На кафедре Эра сменилась череда епископов[16]. К 1351 г. Арно де Копенн был сменен Бермоном, родственником кардинала де Канийяка, которому и был обязан своим возвышением. Он занимал кафедру не более двух лет и имел преемником Иннокентия де Ромадека, который пробыл в епархии еще меньше. Он принадлежал к известной семье де Ромадек из Бретани и носил на гербе по шесть серебренных и лазурных вертикальных полос. Картулярий аббатства Троншель в епархии Доля весьма хвалит его набожность, ученость и мягкость. Мартен де Маркефав, из весьма знаменитого в Гаскони дома, пришел после него, но исчез еще быстрее. Капитул Эра состоял из постоянных каноников. Мартен хотел предоставить им пенсию, а имущество капитула присоединить к своему. Каноники возмутились и обратились к папе Иннокентию VI, который осудил прелата. Тот не захотел больше иметь дело с Капитулом, который восторжествовала над ним, и в том же году отказался от кафедры в пользу Дельфена де Маркефава, вероятно, своего родственника. Священники этой епархии все еще не могли оставлять завещание. Дельфен даровал им эту милость посредством некоторых льгот. После этого акта он исчезает так же быстро, как и его предшественники, и с 1354 г. кафедру уже занимал Бернар, аббат Фонфруада, епископат которого продолжался до 1363 г. Таким образом, за пять лет кафедру Эра занимали пять различных прелатов, причем большинство авторов, и даже Oihénard, не упоминают почти никого из них. Нам неизвестна причина столь быстрой смены. Нам кажется, что некоторые были переведены в другое месте. В эту эпоху перемещения прелатов происходили слишком часто; неурядиц в церкви было не на много меньше, чем в государстве. Множество бенефиций и пребывание пап в Авиньоне были частым источником злоупотреблений. Дельфен де Маркефав оставил Бернару несколько конфликтов с монастырем Сен-Клер в Мон-де-Марсане; мудрость прелата без труда разрешила все споры, но не смогла восторжествовать над преследованиями со стороны Жана де Главестона, сенешаля Гаскони. Бернар предпочел уступить и отказался от своей кафедры в 1363 г.

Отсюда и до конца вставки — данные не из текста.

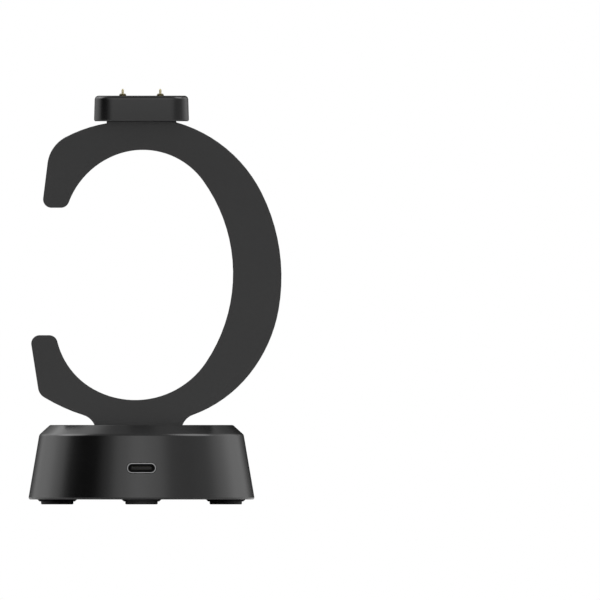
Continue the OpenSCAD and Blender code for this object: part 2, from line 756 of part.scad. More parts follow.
// The front and edge of the arm in one piece, open at the back
module arm_tray() {
    inside = arm_t / 2 - arm_wall;
    color(black)
    difference() {
        union() {
            difference() {
                arm_slab(0, -arm_t / 2, arm_t / 2);
                arm_slab(arm_wall, -inside, arm_t / 2 + past);
                arm_slab(arm_land, arm_t / 2 - arm_cover_t, arm_t / 2 + past);
            }
            // Sockets for the cover's pins
            at_posts()
                translate([0, 0, -1])
                    cylinder(r = post_boss_r, h = inside + 1.5, $fn = 32);
            // Bosses for the screws into the foot and into the neck
            for (x = [-arm_screw_x, arm_screw_x])
                translate([foot_x + x, 0, foot_bottom + arm_wall / 2])
                    cylinder(r = arm_boss_r, h = arm_boss_h);
            for (x = [-neck_screw_x, neck_screw_x])
                translate([x, 0, neck_boss_z])
                    cylinder(r = neck_boss_r, h = head_z - arm_wall / 2 - neck_boss_z);
        }
        at_posts()
            translate([0, 0, -1 - past])
                cylinder(r = post_r + 0.05, h = inside + past, $fn = 32);
        for (x = [-arm_screw_x, arm_screw_x])
            translate([foot_x + x, 0, foot_bottom - past])
                cylinder(d = screw_d * pilot, h = arm_boss_h - 1 + past);
        for (x = [-neck_screw_x, neck_screw_x])
            translate([x, 0, head_z - neck_screw_l])
                cylinder(d = small_screw_d * pilot, h = neck_screw_l + past);
        // Ways for the wires, up from the base and out into the head
        translate([foot_x, 0, foot_bottom - past])
            cylinder(r = wire_hole_r, h = arm_wall + 2 * past);
        translate([0, 0, head_z - arm_wall - past])
            cylinder(r = wire_hole_r, h = arm_wall + 2 * past);
    }
}

// The plate that closes the back of the arm, flush in its land
module arm_cover() {
    color(black) {
        arm_slab(arm_land + fit_gap, arm_t / 2 - arm_cover_t, arm_t / 2);
        at_posts()
            translate([0, 0, arm_cover_t - arm_t / 2 - past / 2])
                cylinder(r = post_r, h = post_l, $fn = 32);
    }
}

module arm_screws() {
    color(steel)
    for (x = [-arm_screw_x, arm_screw_x])
        translate([foot_x + x, 0, socket_floor_z])
            screw(screw_d, screw_head_d, screw_head_h, arm_screw_l);
}

// A round tube swept along a route, its sections kept from twisting
function along(p, i) =
    let (v = p[min(i + 1, len(p) - 1)] - p[max(i - 1, 0)]) v / norm(v);
function sides_of(p, side, i = 0) =
    i == len(p) ? []
    : let (t = along(p, i), flat = side - (side * t) * t, s = flat / norm(flat))
      concat([s], sides_of(p, s, i + 1));
module tube(route, side, shift, r) {
    sides = 8;
    s = sides_of(route, side);
    points = [
        for (i = [0 : len(route) - 1], k = [0 : sides - 1])
            let (a = 360 * k / sides, b = cross(along(route, i), s[i]))
                route[i] + s[i] * shift + r * (cos(a) * s[i] + sin(a) * b)
    ];
    last = (len(route) - 1) * sides;
    polyhedron(
        points = points,
        faces = concat(
            [[for (k = [0 : sides - 1]) k]],
            [for (i = [0 : len(route) - 2], k = [0 : sides - 1])
                [i * sides + k, (i + 1) * sides + k,
                 (i + 1) * sides + (k + 1) % sides, i * sides + (k + 1) % sides]],
            [[for (k = [sides - 1 : -1 : 0]) last + k]]
        )
    );
}

module wire_red() {
    color([0.75, 0.08, 0.06])
    tube(wire_route, [1, 0, 0], -wire_gap, wire_d / 2);
}

module wire_black() {
    color(dark)
    tube(wire_route, [1, 0, 0], wire_gap, wire_d / 2);
}

// Outline of the space inside the head, in plan
module head_inside(gap) {
    translate([0, head_y])
        round_rect(head_w - 2 * head_wall - 2 * gap, head_l - 2 * head_wall - 2 * gap,
                   head_corner_r - head_wall - gap);
}

// One of the head's corners: a drafted, turned post with a rounded top edge
module head_corner() {
    r = head_corner_r;
    rotate_extrude($fn = 48)
        polygon(concat(
            [[0, head_h], [0, 0], [r, 0]],
            rounded([r, 0], [r - head_draft, head_h], [0, head_h], head_edge_r)
        ));
}

// The head's shell: sides and top in one piece, with the recess for the pad
module head_housing() {
    corner_x = head_w / 2 - head_corner_r;
    corner_y = head_l / 2 - head_corner_r;
    color(black)
    difference() {
        translate([0, head_y, head_z])
            hull()
                for (x = [-corner_x, corner_x], y = [-corner_y, corner_y])
                    translate([x, y, 0])
                        head_corner();
        // The space inside is lower under the pad
        translate([0, 0, head_z - past])
            linear_extrude(pad_under_z - head_z + past)
                head_inside(0);
        translate([0, 0, pad_under_z - past])
            linear_extrude(head_ceiling - pad_under_z + past)
                intersection() {
                    head_inside(0);
                    translate([0, pad_y - pad_l / 2 - 1 - head_l / 2])
                        square([head_w, head_l], center = true);
                }
        translate([0, pad_y, pad_z])
            linear_extrude(pad_t + past)
                round_rect(pad_w + 2 * pad_groove, pad_l + 2 * pad_groove, pad_r + pad_groove);
        for (x = [-1, 1]) {
            translate([x * head_screw_place[0], head_screw_place[1], pad_under_z - past])
                cylinder(d = small_screw_d + screw_play, h = pad_floor_t + 2 * past);
            translate([x * head_screw_place[0], head_screw_place[1], pad_z - screw_seat])
                cylinder(d = small_head_d + screw_play, h = screw_seat + past);
            translate([x * pin_pitch / 2, pin_y, head_ceiling - past])
                cylinder(d = barrel_d + 0.1, h = head_top_t + 2 * past);
        }
    }
}

// The plate that closes the head below and is screwed to the neck
module head_plate() {
    color(black)
    difference() {
        union() {
            translate([0, 0, head_z])
                linear_extrude(head_base_t)
                    head_inside(fit_gap);
            for (x = [-1, 1]) {
                translate([x * head_screw_place[0], head_screw_place[1], head_z + head_base_t / 2])
                    cylinder(r = head_boss_r, h = pad_under_z - head_z - head_base_t / 2);
                translate([x * head_peg[0], head_peg[1], head_z + head_base_t / 2])
                    cylinder(r = 1, h = head_board_z - head_z - head_base_t / 2, $fn = 32);
            }
        }
        for (x = [-1, 1]) {
            translate([x * head_screw_place[0], head_screw_place[1], head_z + head_base_t * 0.4])
                cylinder(d = small_screw_d * pilot, h = pad_under_z - head_z);
            translate([x * neck_screw_x, 0, head_z - past])
                cylinder(d = small_screw_d + screw_play, h = head_base_t + 2 * past);
            translate([x * neck_screw_x, 0, head_base_top - screw_seat])
                cylinder(d = small_head_d + screw_play, h = screw_seat + past);
        }
        translate([0, 0, head_z - past])
            cylinder(r = wire_hole_r, h = head_base_t + 2 * past);
    }
}

// The soft pad that the watch lies on
module watch_pad() {
    color(dark)
    translate([0, pad_y, pad_z])
        linear_extrude(pad_t)
            round_rect(pad_w, pad_l, pad_r);
}

module head_screws() {
    color(steel)
    for (x = [-1, 1])
        translate([x * head_screw_place[0], head_screw_place[1], pad_z - screw_seat])
            mirror([0, 0, 1])
                screw(small_screw_d, small_head_d, 0.75, pad_z - head_z - 2);
}

module neck_screws() {
    color(steel)
    for (x = [-1, 1])
        translate([x * neck_screw_x, 0, head_base_top - screw_seat])
            mirror([0, 0, 1])
                screw(small_screw_d, small_head_d, small_head_h, neck_screw_l + 0.6);
}

module head_board() {
    color(board_green)
    difference() {
        translate([0, 0, head_board_z])
            linear_extrude(head_board_t)
                intersection() {
                    head_inside(head_board_gap);
                    translate([0, head_board_back - head_l / 2])
                        square([head_w, head_l], center = true);
                }
        for (x = [-1, 1])
            translate([x * pin_pitch / 2, pin_y, head_board_z - past])
                cylinder(r = tail_r + 0.05, h = head_board_t + 2 * past);
    }
}

module magnet(side) {
    color(steel)
    translate([side * magnet_place[0], magnet_place[1], head_ceiling - magnet_t])
        cylinder(d = magnet_d, h = magnet_t);
}

// Barrel of a spring contact: tail through the board, body, domed collar
module pin_barrel(side) {
    r = barrel_d / 2;
    dome_r = collar_d / 2;
    color(gold)
    translate([side * pin_pitch / 2, pin_y, 0])
        rotate_extrude($fn = 48)
            polygon(concat(
                [[0, tail_end_z], [tail_r, tail_end_z],
                 [tail_r, head_board_top], [r, head_board_top], [r, head_top], [dome_r, head_top]],
                [for (k = [0 : 5]) let (a = 15 * k)
                    [mouth_r + 0.1 + (dome_r - mouth_r - 0.1) * cos(a),
                     head_top + 0.1 + (collar_h - 0.1) * sin(a)]],
                [[mouth_r, head_top + collar_h], [mouth_r, mouth_z], [bore_r, mouth_z],
                 [bore_r, bore_floor], [0, bore_floor]]
            ));
}

// Plunger of a spring contact, with the shoulder that keeps it in its barrel
module pin_plunger(side) {
    r = plunger_d / 2;
    tip = head_top + plunger_rise;
    color(gold)
    translate([side * pin_pitch / 2, pin_y, 0])
        rotate_extrude($fn = 48)
            polygon(concat(
                [[0, shoulder_bottom], [plunger_shoulder_d / 2, shoulder_bottom],
                 [plunger_shoulder_d / 2, shoulder_top], [r, shoulder_top]],
                [for (k = [0 : 6]) let (a = 15 * k) [r * cos(a), tip - r + r * sin(a)]]
            ));
}

// Coil spring under a plunger
module pin_spring(side) {
    per_turn = 10;
    n = spring_turns * per_turn;
    rise = spring_top - spring_bottom - spring_wire;
    route = [
        for (i = [0 : n])
            [side * pin_pitch / 2 + spring_r * cos(360 * i / per_turn),
             pin_y + spring_r * sin(360 * i / per_turn),
             spring_bottom + spring_wire / 2 + rise * i / n]
    ];
    color(steel)
    tube(route, [0, 0, 1], 0, spring_wire / 2);
}

base_housing();
bottom_cover();
rubber_foot(270);  // foot_front
rubber_foot(0);  // foot_right
rubber_foot(90);  // foot_back
rubber_foot(180);  // foot_left
cover_screws();
steel_weight();
base_board();
board_parts();
board_screws();
wire_socket();
port_shell();
port_tongue();
port_contacts();
arm_tray();
arm_cover();
arm_screws();
wire_red();
wire_black();
head_plate();
head_housing();
watch_pad();
head_screws();
neck_screws();
head_board();
magnet(-1);  // magnet_left
magnet(1);  // magnet_right
pin_barrel(-1);  // pin_barrel_left
pin_barrel(1);  // pin_barrel_right
pin_plunger(-1);  // pin_plunger_left
pin_plunger(1);  // pin_plunger_right
pin_spring(-1);  // pin_spring_left
pin_spring(1);  // pin_spring_right
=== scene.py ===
"""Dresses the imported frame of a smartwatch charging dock: moulded black shells, soft pad, feet, port and contacts."""

import logging
import math
import sys
from dataclasses import dataclass, field
from enum import Enum
from functools import cache
from typing import Callable, Iterable, Optional
import bmesh
import bpy
from mathutils import Matrix, Vector


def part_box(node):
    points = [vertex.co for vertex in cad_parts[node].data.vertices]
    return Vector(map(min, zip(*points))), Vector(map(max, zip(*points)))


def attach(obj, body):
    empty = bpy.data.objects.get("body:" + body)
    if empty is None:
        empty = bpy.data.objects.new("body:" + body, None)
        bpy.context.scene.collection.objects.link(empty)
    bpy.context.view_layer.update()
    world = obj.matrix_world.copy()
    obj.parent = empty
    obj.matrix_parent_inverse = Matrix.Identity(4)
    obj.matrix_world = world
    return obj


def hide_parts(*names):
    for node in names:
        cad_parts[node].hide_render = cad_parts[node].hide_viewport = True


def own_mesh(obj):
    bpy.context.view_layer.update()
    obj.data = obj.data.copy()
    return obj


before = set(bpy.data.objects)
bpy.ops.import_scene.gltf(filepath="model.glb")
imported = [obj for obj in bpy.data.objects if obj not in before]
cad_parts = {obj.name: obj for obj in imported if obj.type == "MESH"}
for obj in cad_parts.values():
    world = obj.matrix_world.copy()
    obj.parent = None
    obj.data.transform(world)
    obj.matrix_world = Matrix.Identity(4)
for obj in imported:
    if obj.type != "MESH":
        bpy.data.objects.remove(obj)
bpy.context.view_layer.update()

log = logging.getLogger("dock")
MM = 0.001
DOCK = "dock"
SHARP_ANGLE = math.radians(38)
FLAT_ANGLE = math.radians(0.6)
WELD_DISTANCE = 1e-7


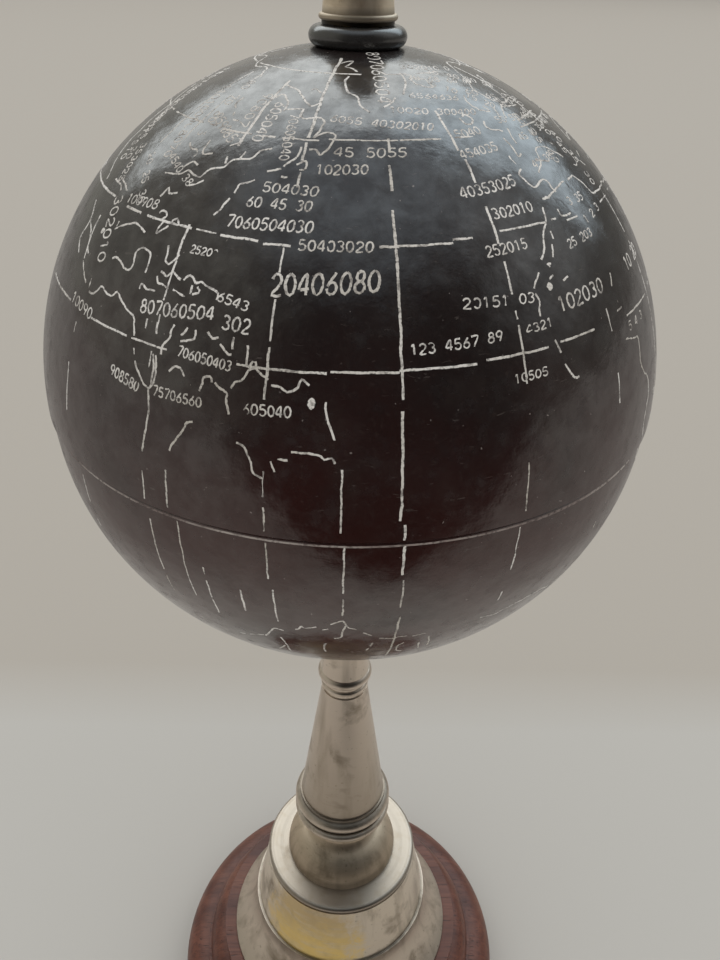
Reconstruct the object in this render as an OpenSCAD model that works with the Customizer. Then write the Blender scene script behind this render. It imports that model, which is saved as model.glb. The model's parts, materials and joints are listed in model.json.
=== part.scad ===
// Desk globe: a hollow black ball that spins on an upright axle, between a finial and a
// turned metal column, on a metal drum and a round wooden plinth.
// Millimetres. +Z is up, the origin is the middle of the underside, and -Y is the front.
// Every piece is round the one axis, and a tie rod from the plinth to the finial clamps
// the stand together. The ball runs on a sleeve round that rod.

/* [Ball] */
// Outer diameter of the ball
ball_d = 120; // [100:0.5:140]
// Thickness of the ball's wooden shell
ball_wall = 7; // [6:0.5:12]
// Diameter of the flat turned at each pole
pole_flat_d = 17; // [16.8:0.1:20]
// How far the lower half's rim lies inside the upper half's
seam_tuck = 0.5; // [0.1:0.1:1]
// Latitude at which the lower half is back on the full ball
tuck_latitude = 30; // [20:1:45]
// Bevel on both halves along the seam
seam_bevel = 0.35; // [0.1:0.05:0.8]
// Height of the glued spigot inside the seam
seam_spigot_h = 5; // [3:0.5:8]
// Thickness of the glued spigot inside the seam
seam_spigot_t = 3; // [2:0.25:4]

/* [Bead rings] */
// Outer diameter of the black ring at each pole
bead_d = 16.6; // [15.8:0.1:16.8]
// Height of the black ring at each pole
bead_h = 3.3; // [2.5:0.1:4]

/* [Axle] */
// Outer diameter of the sleeve that the ball runs on
sleeve_d = 8; // [7.6:0.1:8.6]
// Outer diameter of each bush
bush_d = 10.6; // [10.2:0.1:11]
// Length of each bush
bush_h = 8; // [7:0.25:10]
// Diameter of the bush's flange
bush_flange_d = 13; // [12.4:0.1:13.2]
// Thickness of the bush's flange
bush_flange_t = 1.2; // [0.8:0.1:2]
// Radial clearance between bush and sleeve
running_fit = 0.05; // [0.02:0.01:0.09]
// Radial clearance between bead ring and sleeve
ring_clearance = 0.3; // [0.2:0.05:0.6]
// Outer diameter of the thrust washers
thrust_d = 12.2; // [11:0.1:12.6]
// Thickness of the thrust washers
thrust_t = 0.5; // [0.4:0.1:1]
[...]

[1] Пехотинцы, носящие brigandins, вид кирас, если верить одним, иди вид оружия, согласно другим.

[2] Froissart, гл. 161. У него мы позаимствовали все подробности этого сражения; это, бесспорно, самый красочный рассказ о битве этого хрониста и, возможно, всех хроник Средних веков.

[3] «Столько рыцарей и оруженосцев бежало подло и постыдно». Grandes chroniques citées par M. Laurentie, том 3, стр. 468.

[4] Froissart, том. 1, гл. 169.

[5] Froissart, гл. 169, уже упомянутая.

[6] Dom Vaissette, том 4, стр. 288.

[7] Отсюда можно предположить, что в те времена Бордо подразумевалось частью Лангедока.

[8] Dom Vaissette, том 4, стр. 289.

[9] См. dom Vaissette, том 4, стр. 290 и 291, и примечание XXIV, стр. 573.

[10] Dom Vaissette, стр. 291 и 292.

[11] Подробности см. Froissart, гл. 173.

[12] Gallia Christiana, том 1. Dom Bruxelles. M. d'Aignan.

[13] Там же.

[14] Арно сохранил за своими преемниками право назначения этих капелланов. Он хотел, что бы на эти места приглашались священники доброго поведения, но что бы преимущество отдавалось выходцам из Лимузена. Он подчинил их приору монастыря, запретив им владеть какой-либо другой бенефицией и исполнять какую-либо другую церковную функцию, и назначил им по три хлеба, одной с половиной четверти вина и два морласских денье в день. Наконец, он обязал их служить по две мессы ежедневно, одну – рано, другую – поздно. Во время месс на алтаре должны были гореть две свечи в осьмушку, помимо двух светильников, которые не гасли никогда. Наконец в вышине всю неделю должен был гореть факел в четыре фунта, а по воскресеньям в восемь. В 1370 г. прелат купил у Жеро де Лассера за сто золотых флоринов земли, расположенные в Сезане, Лавардане, Сен-Пюи, Ласоветá и Режомоне, и учредил с них новые пребенды. Свидетелями этого акта были Виталь Дюбор, ректор Режомона и Пьер де Гузиг, кюре Сен-Жан-Путж. M. d'Aignan, Pièces justificatives.

[15] Gallia Christiana.

[16] Manuscrit d'Aire et Gallia Christiana.